— begin —

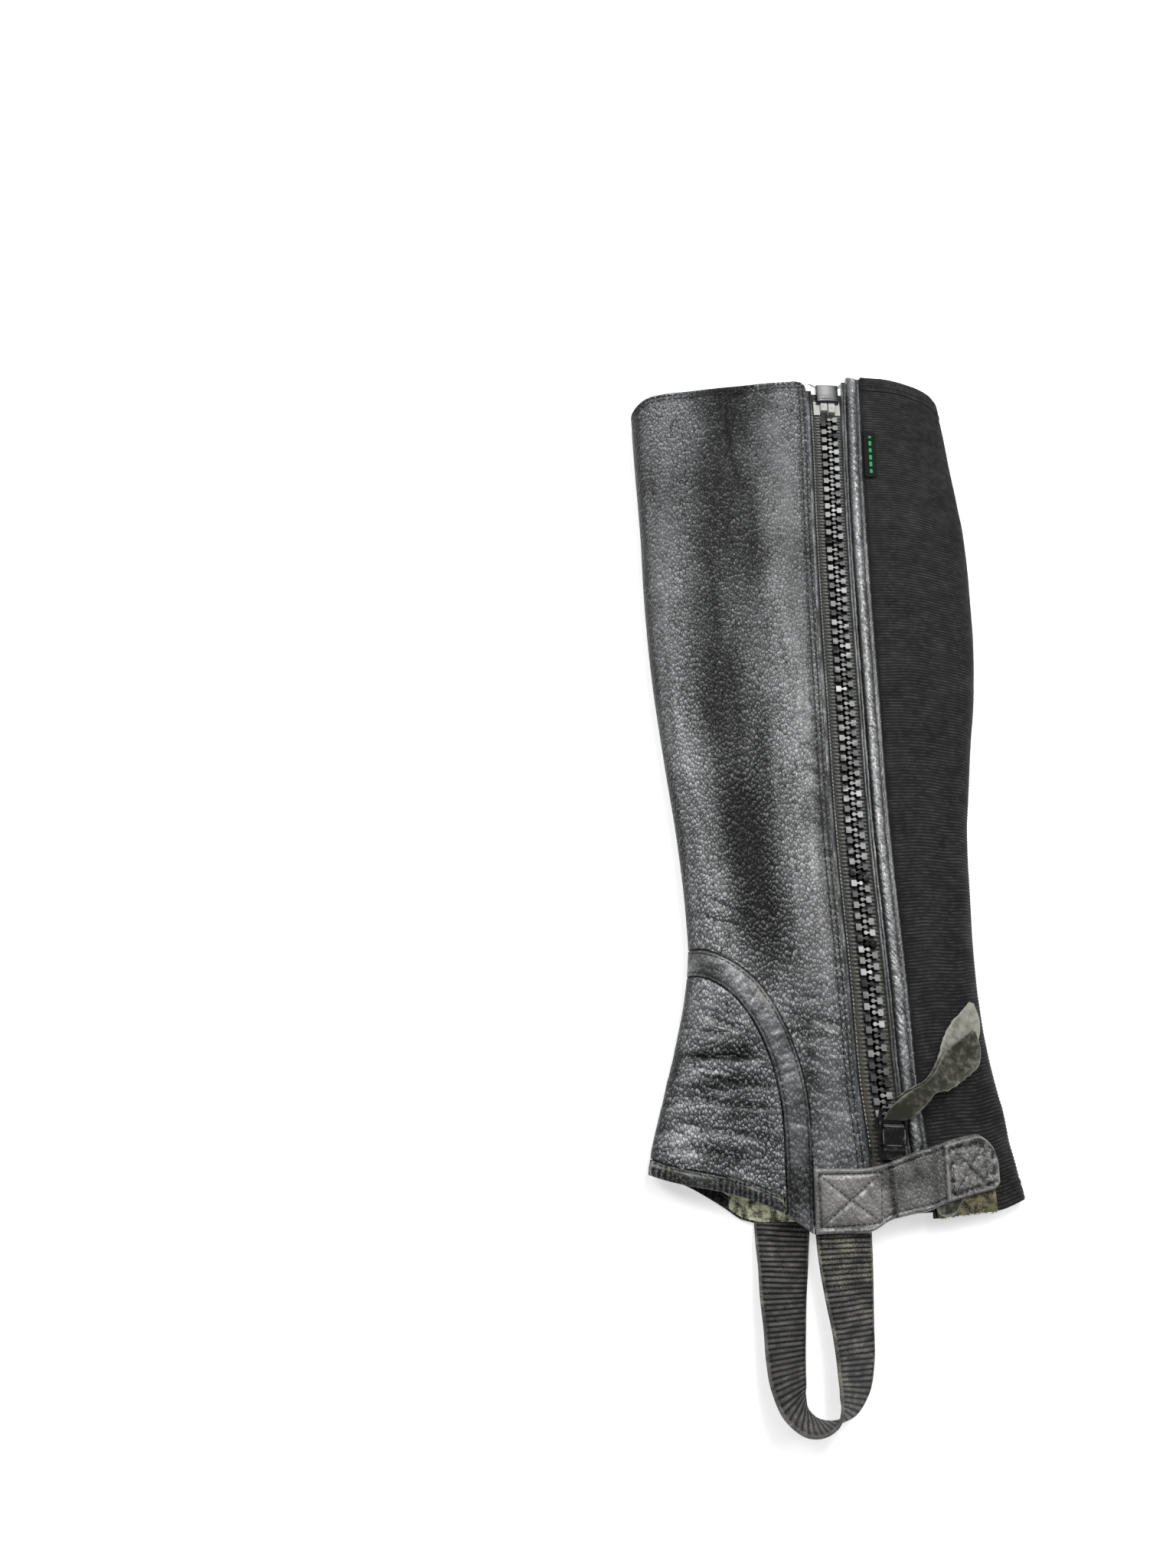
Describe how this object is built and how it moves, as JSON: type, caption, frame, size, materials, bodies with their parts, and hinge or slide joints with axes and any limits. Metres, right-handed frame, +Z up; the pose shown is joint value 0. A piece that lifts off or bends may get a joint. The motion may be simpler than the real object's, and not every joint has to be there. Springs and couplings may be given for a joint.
{
  "type": "half chap",
  "caption": "Half chap laid flat: a tube of black leather and ribbed elastic for the lower leg, with a side zip, an ankle strap and a stirrup loop of webbing",
  "frame": {"origin": "middle of the bounding box, on the surface that it lies on", "axes": "+Y from the ankle to the knee, +Z up out of the side with the zip, +X from the shin fold to the calf fold"},
  "size_m": [0.1826, 0.5302, 0.0285],
  "materials": {
    "black_leather": "worn, pebbled",
    "ribbed_elastic": "matt, cross ribbed",
    "ribbed_webbing": "matt, cross ribbed",
    "zip_tape": "matt twill",
    "moulded_zip": "glossy",
    "zip_pin_plastic": "satin",
    "enamelled_slider": "glossy enamel, worn at the edges",
    "lace_leather": "suede, dusty",
    "loop_fabric": "fuzzy loops",
    "woven_tag": "woven, blank"
  },
  "bodies": {
    "chap": {"ankle_band": "black_leather", "ankle_gusset": "black_leather", "ankle_strap": "black_leather", "elastic_panel": "ribbed_elastic", "gusset_binding": "black_leather", "inner_patch": "loop_fabric", "label": "woven_tag", "leg_leather": "black_leather", "loop_patch": "loop_fabric", "slider_body": "enamelled_slider", "stirrup_webbing": "ribbed_webbing", "strap_end_patch": "black_leather", "zip_binding_roll": "black_leather", "zip_box": "moulded_zip", "zip_chain": "moulded_zip", "zip_facing": "black_leather", "zip_pins": "zip_pin_plastic", "zip_tape_calf": "zip_tape", "zip_tape_shin": "zip_tape"},
    "zip_pull": {"zip_pull_plate": "enamelled_slider", "thong_front": "lace_leather", "thong_back": "lace_leather"}
  },
  "joints": [
    {"name": "zip_pull_hinge", "type": "hinge", "parent": "chap", "child": "zip_pull", "pos_m": [0.02112, -0.14817, 0.0234], "axis": [0.9955, -0.0619, -0.0723], "range_deg": [0, 100]}
  ]
}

— end —

(STATED TASK)
Count how many lines above include the word "frame" and answer with that figure only.

(COMPLETE ANSWER)
2